Hyperlocal news sites have been popping up a lot lately, especially with Patch.com’s expansion, as a possible alternative to newspapers’ sagging revenues and audience. The American Journalism Review wrote in its April/May 2007 issue stated: “Generally a hyperlocal news site (also known as a local-local or microsite) is devoted to the stories and minutiae of a particular neighborhood, ZIP code or interest group within a certain geographic area.”
Some reporters are already concerned that hyperlocal sites are creating conflicts of interest for journalists.
Colleen Curry, for example, blogged on Red Bank Red Head April 26 that as an employee of a small paper she’s found she is constantly balancing many roles – journalist, manager, business person – and that the business roles have affected her objectivity as a reporter.
Curry is a writer and photographer for The Asbury Park Press, the largest of the New Jersey Gannett papers. She also develops hyperlocal Web sites for Gannett in New Jersey. As StinkyJournalism reported May 3, New Jersey Gannett papers recently came under fire by the Society for Professional Journalists for their use of articles on the New Jersey Devils written by a Devils employee, Eric Marin.
“Without even noticing it, I’ve gone from a neutral reporter to one with clear business motivations: I want more page views, more readership, more ad dollars, more money,” Curry wrote. “Because my ‘success’ at this job depends not on my writing a really great city hall story but instead launching a really successful small business, my motivations are totally different from that of a traditional reporter, and that complicates things – including ethics – quite a bit.”
She wrote that she picked journalism in lieu of other English-related professions and studies because it “always seemed a pretty neutral” position. “The journalist could – to some extent – remain apart from the system of selling and just report,” Curry wrote.

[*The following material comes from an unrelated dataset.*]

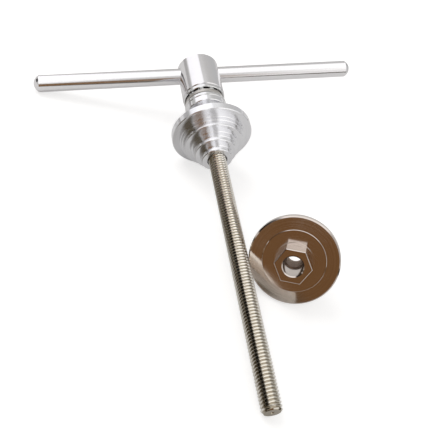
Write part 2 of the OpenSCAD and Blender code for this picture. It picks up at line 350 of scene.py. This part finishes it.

Other journalists encouraged Curry via the comments section of her post. Howard Owens, editor of the Batavia, N.Y. news site The Batavian, wrote that Curry should just do the best and most honest journalism possible and that he thinks it “helps if you love your community.” Owens wrote at length in the comments section, including that “journalism needs to be about the community, not about conformity to profit motives and ‘best practices’ of the corporate office.”

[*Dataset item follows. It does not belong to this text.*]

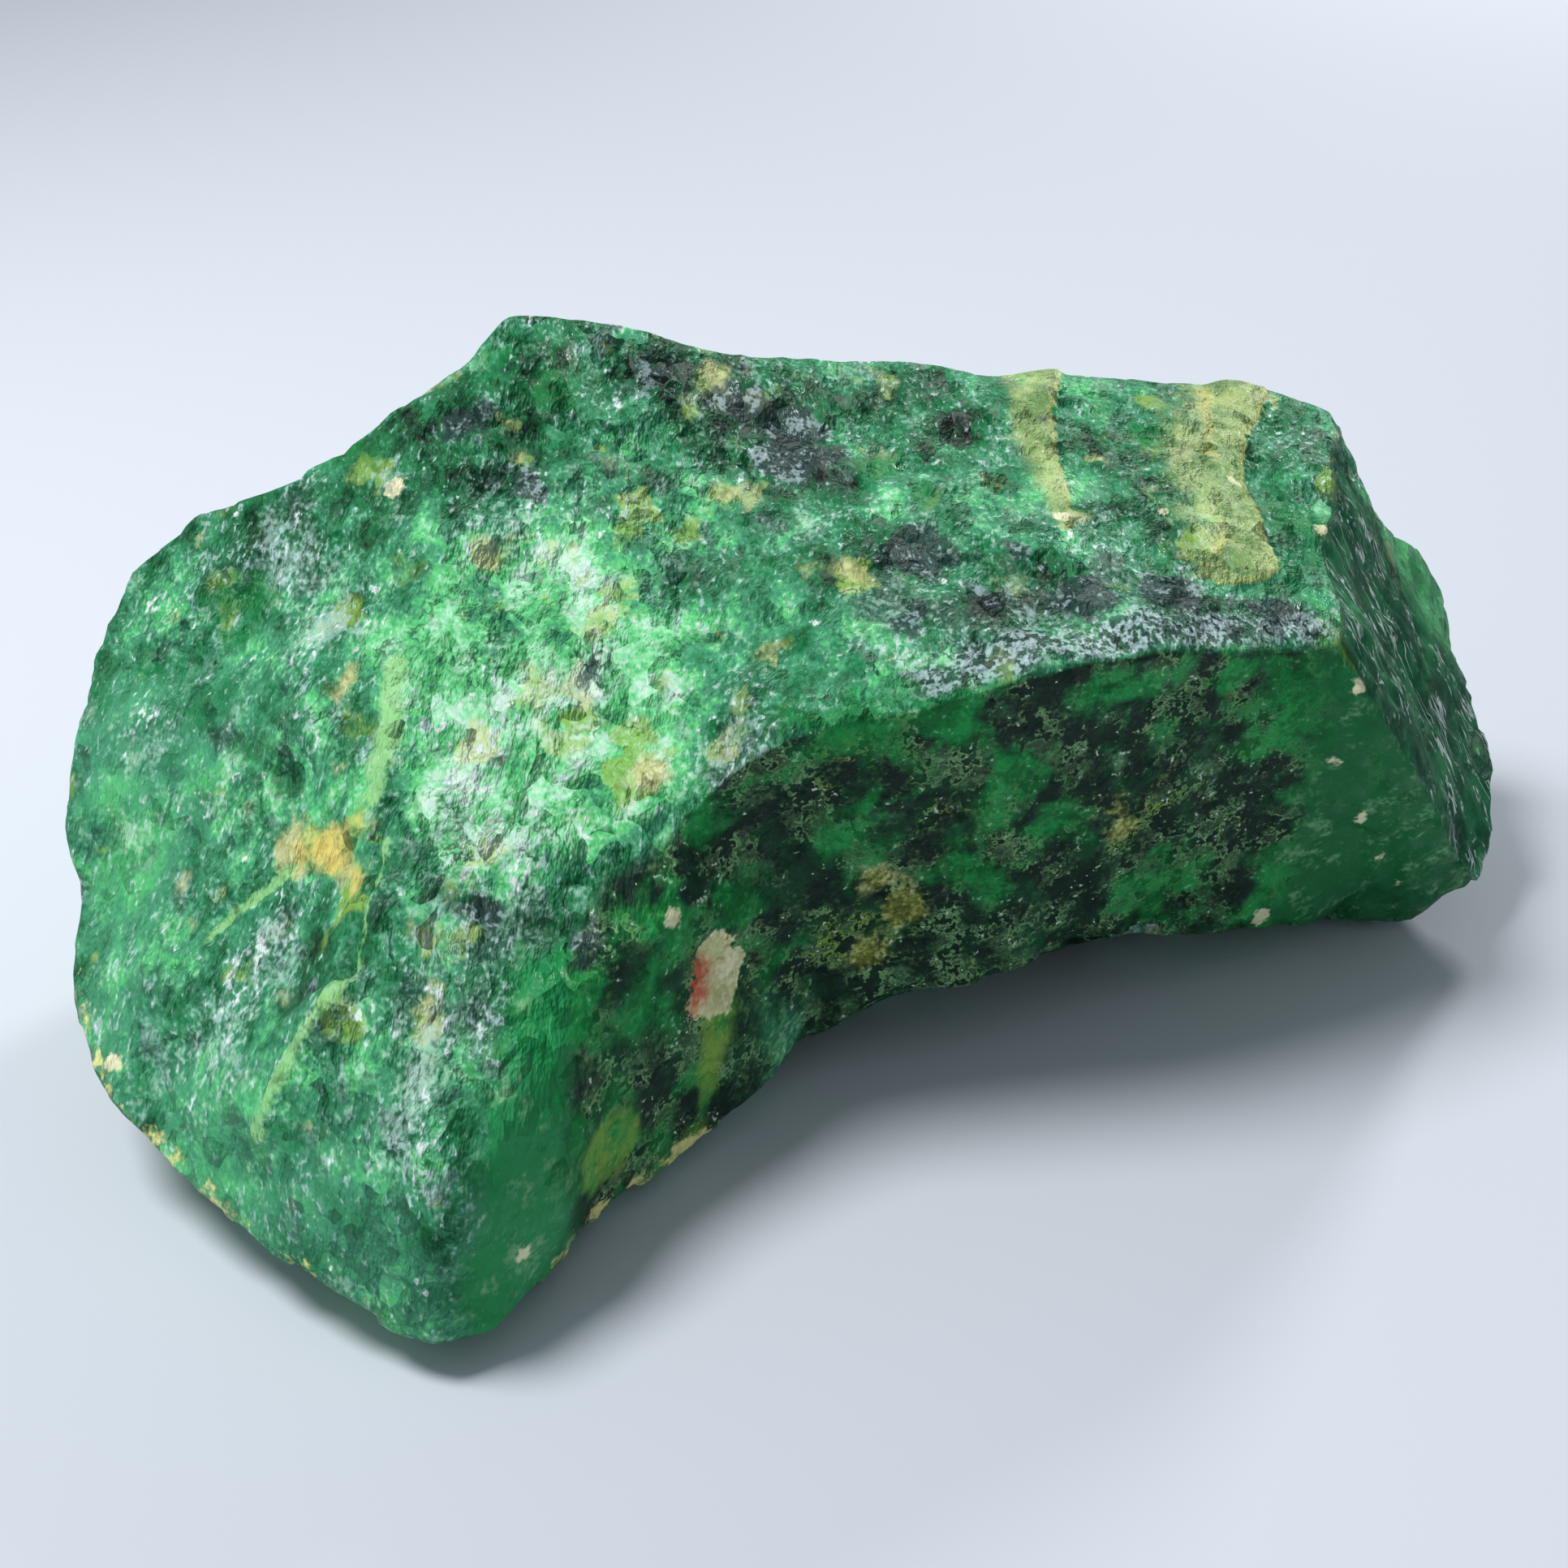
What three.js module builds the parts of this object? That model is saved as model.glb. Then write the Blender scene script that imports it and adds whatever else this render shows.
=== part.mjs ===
// A raw emerald: one broken block of massive green stone, lying on its widest fracture face.
// Millimetres. X runs along its length, Y from the dark front face to the back, Z up from the ground.
// The origin is on the ground, in the middle of the stone's outline.
//
// The stone is a cage of named corners joined by named facets, one facet for each fracture face.
// The cage is cut into small even triangles, its ridges are worn round except the crisp ones,
// and then lumps, ripples and scoops are pressed into its faces.

import * as THREE from "three";
import { ImprovedNoise } from "three/addons/math/ImprovedNoise.js";

// ---------------------------------------------------------------- driving sizes

const LENGTH = 165; // end to end, the cage's own size: a larger stone is this one scaled
const CAGE_LENGTH = 165;
const LONGEST_SIDE = 4.9; // of any triangle, once the cage is cut up
const EVENING_ROUNDS = 5; // passes that make the triangles alike
const WEAR_ROUNDS = 4; // passes of rounding over the worn ridges
const CRISP_SHARE = 0.12; // how much of that rounding a crisp ridge takes
const BASE_CLEARANCE = 5; // height over which lumps fade out above the flat base
const LEAST_CLEARANCE = 0.3; // of anything beside the flat base above the ground

// ---------------------------------------------------------------- corners of the cage

const corners = {
  // back edge of the top, from the peak on the left to the corner above the right end
  rim: [
    [-35.5, 31, 71], [-24, 35, 68.5], [-11, 38, 65], [3, 42.5, 62.5], [17, 45, 60],
    [29, 48, 59.5], [48, 49.5, 56.5], [58.5, 48, 56.5], [63.5, 44, 55],
  ],
  // left edge of the long slope, from beside the peak down and round to the low tip
  left: [
    [-41, 28, 66], [-46, 23.5, 63], [-54, 20.5, 58.5], [-62.5, 19.5, 55], [-73, 21, 50.5],
    [-79, 17, 45], [-81, 10, 39], [-80.5, 3, 34.5], [-83, -5.5, 30], [-80.5, -14.5, 22],
    [-77.5, -28, 16], [-72, -38, 11.5], [-64, -46, 8.5], [-54, -54, 6.5], [-45, -62.5, 5],
  ],
  // lower edge of the front, from the low tip under the arch to the right foot
  foot: [
    [-36, -66.5, 4], [-29.5, -63.5, 3], [-25, -54, 3], [-23.5, -48, 3], [-14, -37, 3],
    [-7, -27, 4.5], [0, -19.5, 7], [8, -17.5, 11.5], [16.5, -16, 11.5], [32, -9, 11.5],
    [50, 1, 7], [62.5, 9.5, 3], [72, 11.5, 1], [75, 12, 3.5], [80, 11, 6],
  ],
  // right outline, from the right foot up and round the knob to below the back corner
  right: [
    [82, 17.5, 11.5], [82.5, 23.5, 17], [81.5, 32, 23], [80.5, 41, 26], [81, 46.5, 30],
    [77, 46.5, 36], [70.5, 41, 41.5], [68.5, 44, 44.5],
  ],
  // crisp front edge of the top, from the right end to where it dies out in the slope
  edge: [
    [54.5, -5.5, 46.5], [45.5, -10, 47.5], [34.5, -15.5, 50], [24.5, -20, 50], [14.5, -23, 49],
    [6.5, -24.5, 47], [-1.5, -26, 46], [-6, -28, 44], [-10, -29.5, 41],
  ],
  // soft shoulder that carries on from it, down to the low tip
  brow: [[-17, -31.5, 35], [-22, -35, 33.5], [-24, -40.5, 31], [-24, -49, 25], [-24.5, -56, 17.5]],
  // crest that parts the long slope in two, down to its low rib
  crest: [[-44.5, -5.5, 50.5], [-44.5, -20, 43], [-43, -30, 38.5], [-44.5, -44.5, 30], [-50.5, -55, 19.5]],
  // between crest and shoulder: where the slope steepens, and the top of the nose over the low tip
  hip: [[-35, -39, 34], [-35, -65, 19.5]],
  // soft fold where the slope turns into the flat top
  shelf: [[-11.5, 15, 56], [-12, -8.5, 47]],
  // front outline of the striated right end, between top edge and right foot
  end: [[57.5, 16, 51.5], [58, -7, 40.5], [68, -1, 24]],
  // where the knob stands out of the right end
  knob: [[71, 29.5, 38], [75.5, 32, 32]],
  // bends within the front: near the right end, and below the left end of the crisp edge
  front: [[57, -2, 27], [-12.5, -34.5, 30]],
  // widest line of the hidden back, halfway down
  back: [[-26, 57, 40], [13, 63, 32], [48, 64, 28], [70, 54, 19], [-62, 37, 29], [-78, 17, 19]],
  // the flat face it lies on, clockwise from below the low tip
  base: [
    [-33, -56, 0], [-56, -35, 0], [-62, -6, 0], [-48, 26, 0], [-4, 38, 0], [47, 46, 0],
    [68.5, 27, 0], [68, 15, 0], [38, 14, 0], [4, -1.5, 0], [-15, -27, 0],
  ],
};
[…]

“Elaine” wrote suggesting that “anyone running a hyperlocal needs not just journalism education but business education.”
The blog Fin O’Reilly wrote April 26 about Curry’s post and said that O’Reilly thought “the gap (Curry) cites between editorial and commercial in print is a lot narrower than (Curry) suggests,” at least in the UK and Ireland. Also Fin O’Reilly noted that Curry’s problems are maybe not new but are important.
The Los Angeles Times blogged April 24 about Patch.com, AOL’s hyperlocal sites.
Patch is a “community-specific news and information platform dedicated to providing comprehensive and trusted local coverage for individual towns and communities,” according to its Web site. Tech Crunch reported March 2 that AOL has put $50 million into the expansion of Patch sites. At the time, Patch had 37 hyperlocal news sites in New York, New Jersey, Massachusetts, Connecticut and California, and it planned to set up “hundreds” of sites.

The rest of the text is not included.